Héraclius, placé sur la limite de la période romaine, semble annoncer d’avance les plus nobles et les plus douloureuses figures du moyen âge. On ne serait pas étonné de rencontrer un tel homme du XIIe au XV siècle. Je l’ai comparé à saint Louis, la fin de sa vie nous rappelle Charles VI. Le moyen âge a eu le sentiment de cette parenté, il a conservé ce grand nom et l’a associé au nom de Charlemagne et de Roland. A l’époque où nos trouvères célébraient les croisades sous le voile des poèmes carlovingiens et des épopées bretonnes, lorsque Charlemagne, Arthur, Perceval, parcouraient l’Europe et l’Asie dans des expéditions merveilleuses, Héraclius fut chanté aussi par les trouvères de France et d’Allemagne. Il y a un poème français du XIIIe siècle, intitulé Eraclius, qui a obtenu un grand succès au moyen âge[8]. L’auteur, Gauthier d’Arras, le dédie au bon comte Tiebault de Blois, le plus vaillant ki soit d’Islande juske à Romme. Un poète allemand qui paraît être, selon les critiques d’outre-Rhin, le célèbre chroniqueur Othon de Frisingue, l’a traduit et arrangé dans la langue des Minnesingers. L’Eraclius de Gautier d’Arras, comme celui d’Othon de Frisingue, est rempli d’incidens bizarres, d’aventures amoureuses, de superstitions et de puérilités qui peignent assez bien le siècle de l’auteur, mais qui défigurent étrangement le caractère du héros. On y trouve pourtant de belles scènes. Si la première partie est un conte des Mille et Une Nuits, la seconde, qui suit de plus près l’histoire, contient des épisodes vraiment épiques. Héraclius sous les murs de Jérusalem est peint avec grandeur, et comme par un poète qui songeait à Godefroy de Bouillon. Quand Héraclius arrive devant la ville sainte, toute la nature est en fête : c’est le jour de Pâques-Fleuries, et l’empereur, monté sur un beau cheval d’Espagne, son manteau de pourpre agrafé à son cou, s’avance comme un triomphateur; mais tout à coup les portes se ferment, et un ange lui apparaît du haut des remparts : « Héraclius, lui dit-il, pourquoi viens-tu en si grande pompe?

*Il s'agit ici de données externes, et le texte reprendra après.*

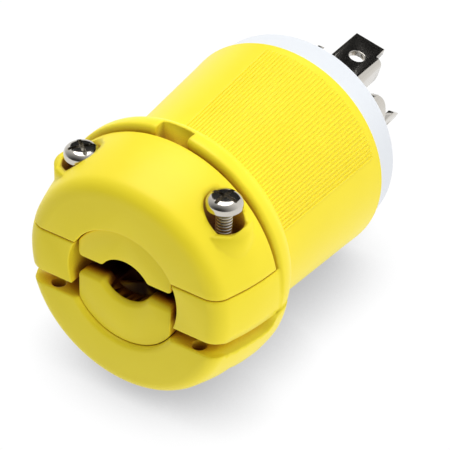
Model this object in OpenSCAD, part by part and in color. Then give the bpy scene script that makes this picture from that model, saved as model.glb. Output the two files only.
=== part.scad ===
// Locking power plug: a moulded shell with an integral cord grip, a screwed clamp cap with
// two jaws, and a mating face with four locking blades wired to screw terminals inside.
// The plug lies on its side. +Y runs along its axis from the cord to the blades, +Z is up
// through the clamp cap, and the origin is the centre of the mating face.

/* [Cord clamp] */
// Radius of the flat face at the cord end
nose_r = 22.2; // [20:0.1:22.5]
// Rounding between that face and the flared side
nose_fillet = 4.5; // [4:0.1:5.6]
// Outer radius at the wide end of the clamp
bell_r = 29.5; // [28.8:0.1:31]
// How far the flared side bulges past a straight line
bell_bulge = 0.45; // [0.1:0.05:0.8]
// Length of the clamp along the plug
clamp_len = 17.6; // [17:0.1:20]
// Radius of the round mouth that holds the jaws
mouth_r = 14.4; // [13.8:0.1:14.8]
// Height of the seam under the cap, above the plug's axis
seam_z = 6.5; // [5.5:0.1:7.5]
// Width of that seam
seam_gap = 0.25; // [0.1:0.05:0.4]
// Depth of the top of the side slots below the axis
slot_z = 5; // [4:0.1:5.6]
// Height of the side slots
slot_h = 3.7; // [3:0.1:4.4]
// How far the lower grip's mouth hangs below the round of the rest
grip_drop = 1.2; // [0.8:0.1:1.6]
// How far the lower grip's outside hangs below the round of the rest
belly_drop = 1.8; // [1.2:0.1:2]
// Depth of the flat along the lower grip's bottom, on which the plug rests
belly_flat = 0.4; // [0.2:0.1:0.8]
// Radius of the flat front of the lower grip
grip_nose_r = 23; // [22:0.1:24]
// Rounding between that front and the lower grip's side
grip_fillet = 3.5; // [2.5:0.1:4.5]
// Outer radius at the back of the lower grip
grip_end_r = 29.6; // [29.4:0.1:29.8]
// Rounding of the lower grip's mouth
lip_r = 1.4; // [0.8:0.1:1.8]
// Radius of the blind holes in the slot floors
peg_hole_r = 1.6; // [1.2:0.1:1.8]
// Depth of those blind holes
peg_hole_depth = 4; // [2:0.5:6]
// Distance of the blind holes from the cord-end face
peg_hole_y = 2.6; // [2.4:0.1:3.4]
// Distance of the blind holes from the plug's middle plane
peg_hole_x = 19; // [18:0.1:19.4]
// Rounding at the root of the lower grip, where it bends
root_r = 2.8; // [1:0.1:3.4]

/* [Clamp screws] */
// Half of the distance between the two clamp screws
screw_x = 18.6; // [18.2:0.1:19]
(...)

Orgueilleuse est ta vêture.
Et fière ta chevauchure;


ce n’est pas ainsi que Jésus a passé par ce chemin. » Aussitôt l’empereur descend de cheval, il jette son manteau de pourpre, ses vêtemens impériaux, et pieds nus, en chemise, il entre à Jérusalem portant la sainte croix sur ses épaules et disant molt oreisons. Une autre idée qui contient une intention poétique, c’est d’avoir fait naître Mahomet le jour même où Héraclius, vainqueur de Chosroès, rapporte la croix à Jérusalem. N’est-ce pas là signaler d’un mot ce qu’il y a eu de tragique dans la destinée de l’empereur d’Orient? Mais ce n’est pas seulement Mahomet, s’il faut en croire le trouvère, qui vint au monde le jour du triomphe d’Héraclius; un autre chef illustre, Dagobert, roi des Francs, est né aussi ce jour-là. Pourquoi ces rapprochemens singuliers et ces démentis à l’histoire? Le poète a voulu dire qu’Héraclius est le dernier des grands soldats de la civilisation dans l’empire d’Orient, qu’en face du danger nouveau de nouveaux champions se lèvent pour la chrétienté, — en face de Mahomet et des kalifes les Francs de Dagobert et de Charlemagne, les croisés de Godefroy de Bouillon, de saint Bernard et de saint Louis.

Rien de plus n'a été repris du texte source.